**TASK**
Identify each line holding the string "update" and copy it.
━━━
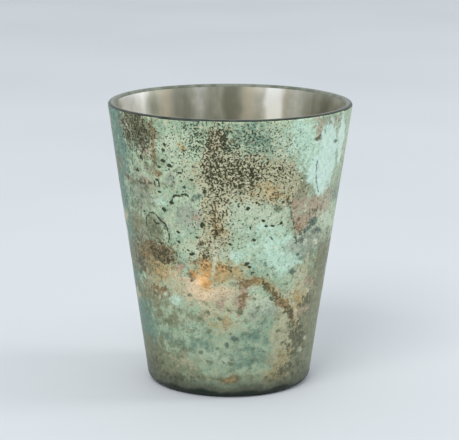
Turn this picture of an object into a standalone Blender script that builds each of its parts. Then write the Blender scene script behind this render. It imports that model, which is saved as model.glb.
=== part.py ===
"""A tealight holder: a tapered, silvered-glass cup with a tealight standing loose on its floor.

Frame: metres, +Z up, origin on the glass cup's axis at the plane that it stands on. The view that
the holder is shown from looks along +Y, with +X to the right.

Pieces, from the outside in:
  glass_cup       the tapered glass, round-edged at the rim, with a shallow punt under its floor
  tealight_cup    the thin aluminium cup of the tealight, with a rolled rim
  wax             the candle puck, with a through hole for the wick and a recess for its foot
  wick_sustainer  the tinned-steel disc and crimped neck that stand the wick up
  wick            the cotton wick, whose burning end leans over
"""

import math

import bpy
from mathutils import Vector

MM = 0.001
GAP = 0.3 * MM  # between pieces that touch

# The glass cup
GLASS_HEIGHT = 93.0 * MM
GLASS_RIM_R = 40.15 * MM  # the outer wall's line at full height, before the edge is rounded
GLASS_FOOT_R = 26.7 * MM  # the same line carried down to the bench
GLASS_WALL = 2.2 * MM
GLASS_FLOOR = 4.5 * MM  # height of the floor that the tealight stands on
GLASS_EDGE_R = 1.0 * MM  # the rim's rounding, nearly half the wall
GLASS_HEEL_R = 3.0 * MM  # outer rounding from the wall to the foot
GLASS_CORNER_R = 3.0 * MM  # inner rounding from the floor to the wall
FOOT_RING_R = 16.5 * MM  # inner edge of the flat ring that the glass stands on
PUNT_RISE = 1.2 * MM  # height of the hollow inside that ring

# The tealight, whose place on the floor is a little to the left and towards the front
TEALIGHT_X = -5.2 * MM
TEALIGHT_Y = -1.5 * MM
TIN_HEIGHT = 15.5 * MM
TIN_FOOT_R = 18.0 * MM
TIN_TOP_R = 18.5 * MM
TIN_WALL = 0.3 * MM
TIN_CORNER_R = 1.5 * MM
TIN_BEAD = 0.9 * MM  # the rolled rim's height, and how far it stands out
TIN_BEAD_R = 0.4 * TIN_BEAD  # rounding of that rim

WAX_DEPTH = 11.5 * MM
WAX_TOP_R = 0.8 * MM  # rounding of the puck's edges
POOL_R = 14.0 * MM  # where the melted pool's bed is level
POOL_BANK = 1.8 * MM  # width of the slope up from it
POOL_DEPTH = 0.9 * MM
POOL_EDGE_R = 0.8 * MM  # rounding where the bed meets that slope
BANK_EDGE_R = 0.5 * MM  # and where the slope meets the rim of unmelted wax
WICK_HOLE_R = 0.95 * MM

SUSTAINER_R = 6.0 * MM
SUSTAINER_T = 0.35 * MM
NECK_R = 1.35 * MM
NECK_BORE_R = 0.95 * MM
NECK_HEIGHT = 3.8 * MM
NECK_FLARE_R = 0.4 * MM  # rounding from the disc up to the neck
STEEL_EDGE_R = 0.12 * MM

WICK_R = 0.65 * MM
WICK_FREE = 7.4 * MM  # the length that stands out of the wax
WICK_LEAN = 2.0 * MM  # how far its tip has leaned to the left

# Heights that follow from the pieces below
TIN_BASE_Z = GLASS_FLOOR + GAP
CANDLE_BASE_Z = TIN_BASE_Z + TIN_WALL + GAP
POOL_Z = CANDLE_BASE_Z + WAX_DEPTH - POOL_DEPTH

TURNS_GLASS = 96
TURNS_TEALIGHT = 64
TURNS_SMALL = 32
PUNT_STEPS = 4
WICK_STEPS = 8  # along the stretch that bends


def clear_scene():
    for thing in list(bpy.data.objects):
        bpy.data.objects.remove(thing, do_unlink=True)


def material(name, colour, roughness, metallic):
    made = bpy.data.materials.new(name)
    made.use_nodes = True
    shader = made.node_tree.nodes["Principled BSDF"]
    shader.inputs["Base Color"].default_value = (*colour, 1)
    shader.inputs["Roughness"].default_value = roughness
    shader.inputs["Metallic"].default_value = metallic
    return made


def rounded(corners, closed=False):
    """The outline through corners of (radius, height, rounding, arc steps), each turned on an arc."""
    points = []
    for i, (x, z, rounding, steps) in enumerate(corners):
        corner = Vector((x, z))
        if not rounding:
            points.append(corner)
            continue
        before = Vector(corners[i - 1][:2])
        after = Vector(corners[(i + 1) % len(corners)][:2])
        to_before = (before - corner).normalized()
        to_after = (after - corner).normalized()
        half = to_before.angle(to_after) / 2
        centre = corner + (to_before + to_after).normalized() * rounding / math.sin(half)
        start = corner + to_before * rounding / math.tan(half) - centre
        sweep = start.angle_signed(corner + to_after * rounding / math.tan(half) - centre)
        for step in range(steps + 1):
            turn = -sweep * step / steps
            cos, sin = math.cos(turn), math.sin(turn)
            spoke = Vector((start.x * cos - start.y * sin, start.x * sin + start.y * cos))
            points.append(centre + spoke)
    return points + points[:1] if closed else points


def turned(name, outline, turns, finish, place=(0, 0, 0)):
    """A solid of revolution about its own Z axis, from an outline that runs down its outer side."""
    mesh = bpy.data.meshes.new(name)
    edges = [(i, i + 1) for i in range(len(outline) - 1)]
    mesh.from_pydata([(p.x, 0, p.y) for p in outline], edges, [])
    thing = bpy.data.objects.new(name, mesh)
    bpy.context.collection.objects.link(thing)
    thing.location = place
    mesh.materials.append(finish)
    screw = thing.modifiers.new("turn", "SCREW")
    screw.steps = screw.render_steps = turns
    screw.use_merge_vertices = True
    screw.merge_threshold = 0.00001
    screw.use_smooth_shade = True
    return thing


def make_glass_cup():
    lean = math.atan2(GLASS_RIM_R - GLASS_FOOT_R, GLASS_HEIGHT)
    across = GLASS_WALL / math.cos(lean)  # the wall's thickness measured level
    inner_floor_r = GLASS_FOOT_R + GLASS_FLOOR * math.tan(lean) - across
    outline = rounded([
        (0, GLASS_FLOOR, 0, 0),
        (inner_floor_r, GLASS_FLOOR, GLASS_CORNER_R, 5),
        (GLASS_RIM_R - across, GLASS_HEIGHT, GLASS_EDGE_R, 4),
        (GLASS_RIM_R, GLASS_HEIGHT, GLASS_EDGE_R, 4),
        (GLASS_FOOT_R, 0, GLASS_HEEL_R, 6),
        (FOOT_RING_R, 0, 0, 0),
    ])
    # The punt is a cap of a sphere, so its centre is flat and meets the foot ring at a slight edge.
    sphere_r = (FOOT_RING_R**2 + PUNT_RISE**2) / (2 * PUNT_RISE)
    edge_angle = math.asin(FOOT_RING_R / sphere_r)
    for step in reversed(range(PUNT_STEPS)):
        angle = edge_angle * step / PUNT_STEPS
        height = PUNT_RISE - sphere_r * (1 - math.cos(angle))
        outline.append(Vector((sphere_r * math.sin(angle), height)))
    finish = material("glass_cup", (0.39, 0.55, 0.45), 0.35, 0.0)
    return turned("glass_cup", outline, TURNS_GLASS, finish)


def make_tealight_cup():
    inner_foot_r = TIN_FOOT_R - TIN_WALL
    inner_top_r = TIN_TOP_R - TIN_WALL
    bead_r = TIN_TOP_R + TIN_BEAD
    outline = rounded([
        (0, TIN_WALL, 0, 0),
        (inner_foot_r, TIN_WALL, TIN_CORNER_R - TIN_WALL, 4),
        (inner_top_r, TIN_HEIGHT, TIN_BEAD_R, 3),
        (bead_r, TIN_HEIGHT, TIN_BEAD_R, 3),
        (bead_r, TIN_HEIGHT - TIN_BEAD, TIN_BEAD_R, 3),
        (TIN_TOP_R, TIN_HEIGHT - TIN_BEAD, 0, 0),
        (TIN_FOOT_R, 0, TIN_CORNER_R, 4),
        (0, 0, 0, 0),
    ])
    place = (TEALIGHT_X, TEALIGHT_Y, TIN_BASE_Z)
    finish = material("tealight_cup", (0.80, 0.80, 0.81), 0.3, 1.0)
    return turned("tealight_cup", outline, TURNS_TEALIGHT, finish, place)


def make_wax():
    slope = (TIN_TOP_R - TIN_FOOT_R) / TIN_HEIGHT
    foot_r = TIN_FOOT_R - TIN_WALL - GAP
    top_r = foot_r + slope * WAX_DEPTH
    bank_r = POOL_R + POOL_BANK
    pool_z = WAX_DEPTH - POOL_DEPTH
    recess_z = SUSTAINER_T + GAP
    neck_top_z = SUSTAINER_T + NECK_HEIGHT + GAP
    outline = rounded([
        (WICK_HOLE_R, pool_z, 0, 0),
        (POOL_R, pool_z, POOL_EDGE_R, 3),
        (bank_r, WAX_DEPTH, BANK_EDGE_R, 3),
        (top_r, WAX_DEPTH, WAX_TOP_R, 4),
        (foot_r, 0, TIN_CORNER_R, 4),
        (SUSTAINER_R + GAP, 0, 0, 0),
        (SUSTAINER_R + GAP, recess_z, 0, 0),
        (NECK_R + GAP, recess_z, 0, 0),
        (NECK_R + GAP, neck_top_z, 0, 0),
        (WICK_HOLE_R, neck_top_z, 0, 0),
    ], closed=True)
    place = (TEALIGHT_X, TEALIGHT_Y, CANDLE_BASE_Z)
    finish = material("wax", (0.90, 0.88, 0.80), 0.45, 0.0)
    return turned("wax", outline, TURNS_TEALIGHT, finish, place)


def make_wick_sustainer():
    neck_z = SUSTAINER_T + NECK_HEIGHT
    outline = rounded([
        (NECK_BORE_R, neck_z, 0, 0),
        (NECK_R, neck_z, STEEL_EDGE_R, 2),
        (NECK_R, SUSTAINER_T, NECK_FLARE_R, 3),
        (SUSTAINER_R, SUSTAINER_T, STEEL_EDGE_R, 2),
        (SUSTAINER_R, 0, STEEL_EDGE_R, 2),
        (NECK_BORE_R, 0, 0, 0),
    ], closed=True)
    place = (TEALIGHT_X, TEALIGHT_Y, CANDLE_BASE_Z)
    finish = material("wick_sustainer", (0.62, 0.62, 0.63), 0.35, 1.0)
    return turned("wick_sustainer", outline, TURNS_SMALL, finish, place)


def make_wick():
    """A round cord, upright to the wax's surface and bending over above it."""
    curve = bpy.data.curves.new("wick", "CURVE")
    curve.dimensions = "3D"
    curve.bevel_depth = WICK_R
    curve.bevel_resolution = 3
    curve.use_fill_caps = True
    surface_z = POOL_Z - CANDLE_BASE_Z
    points = [(0, 0, 0), (0, 0, surface_z / 2), (0, 0, surface_z)]
    for step in range(1, WICK_STEPS + 1):
        share = step / WICK_STEPS
        points.append((-WICK_LEAN * share**2, 0, surface_z + WICK_FREE * share))
    spline = curve.splines.new("POLY")
    spline.points.add(len(points) - 1)
    for point, place in zip(spline.points, points):
        point.co = (*place, 1)
    thing = bpy.data.objects.new("wick", curve)
    bpy.context.collection.objects.link(thing)
    thing.location = (TEALIGHT_X, TEALIGHT_Y, CANDLE_BASE_Z)
    curve.materials.append(material("wick", (0.10, 0.08, 0.07), 0.9, 0.0))
    return thing


def main():
    clear_scene()
    make_glass_cup()
    make_tealight_cup()
    make_wax()
    make_wick_sustainer()
    make_wick()


main()
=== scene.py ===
"""The looks of the tealight holder: a silvered glass cup with a verdigris coat, and a burning tealight.

The coat is laid out on the glass in degrees round the cup and millimetres up it. Angle 0 faces the
camera and positive angles run to its right. Stains are ellipses and strokes, written to the mesh as
one attribute per finish. Some of them, and the bands of the silver inside, are partly painted light:
the flame's glow, a window's reflection, shade at the left edge and reflections in the silver. The
material turns each attribute into paint with ragged edges, pinholes and relief, all from nodes.
"""

import math
import random

import bmesh
import bpy
import numpy as np
from mathutils import Matrix, Vector, noise


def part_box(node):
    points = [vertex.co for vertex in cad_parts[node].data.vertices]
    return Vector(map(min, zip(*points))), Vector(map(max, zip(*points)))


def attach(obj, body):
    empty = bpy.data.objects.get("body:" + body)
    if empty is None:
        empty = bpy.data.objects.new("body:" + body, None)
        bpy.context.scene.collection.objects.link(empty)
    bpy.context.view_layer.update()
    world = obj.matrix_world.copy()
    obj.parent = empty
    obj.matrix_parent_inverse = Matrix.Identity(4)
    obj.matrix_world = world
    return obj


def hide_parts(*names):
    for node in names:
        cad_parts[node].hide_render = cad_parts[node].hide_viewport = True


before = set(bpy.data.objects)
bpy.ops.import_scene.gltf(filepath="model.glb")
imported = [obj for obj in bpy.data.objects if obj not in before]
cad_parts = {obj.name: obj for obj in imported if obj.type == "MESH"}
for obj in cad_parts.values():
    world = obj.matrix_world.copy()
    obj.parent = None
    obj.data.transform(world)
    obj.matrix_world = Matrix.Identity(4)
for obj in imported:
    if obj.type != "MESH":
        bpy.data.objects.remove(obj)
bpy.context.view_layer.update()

MM = 0.001
noise.seed_set(2)  # noise_vector starts from the clock unless it is seeded

# The frame that everything is worked out from
_, GLASS_HIGH = (Vector(corner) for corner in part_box("glass_cup"))
TIN_LOW, TIN_HIGH = (Vector(corner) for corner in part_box("tealight_cup"))
WAX_LOW, WAX_HIGH = (Vector(corner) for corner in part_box("wax"))
WICK_LOW, WICK_HIGH = (Vector(corner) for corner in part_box("wick"))
STEEL_LOW, STEEL_HIGH = (Vector(corner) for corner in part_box("wick_sustainer"))

# The glass, as in the CAD
GLASS_HEIGHT = GLASS_HIGH.z
GLASS_RIM_R = 40.15 * MM
GLASS_FOOT_R = 26.7 * MM
GLASS_WALL = 2.2 * MM
GLASS_FLOOR = 4.5 * MM
GLASS_EDGE_R = 1.05 * MM  # a little rounder than in the CAD
GLASS_HEEL_R = 3.0 * MM
GLASS_CORNER_R = 3.0 * MM
FOOT_RING_R = 16.5 * MM
FOOT_RING_EDGE_R = 0.8 * MM  # sharp in the CAD
PUNT_RISE = 1.2 * MM
BARE_RIM = 0.7 * MM  # the coat stops this far below the edge
BARE_RIM_INSIDE = 1.15 * MM  # and the silver this far
LEAN = math.atan2(GLASS_RIM_R - GLASS_FOOT_R, GLASS_HEIGHT)
ACROSS = GLASS_WALL / math.cos(LEAN)  # the wall's thickness measured level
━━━
**WORKED ANSWER**
    bpy.context.view_layer.update()
bpy.context.view_layer.update()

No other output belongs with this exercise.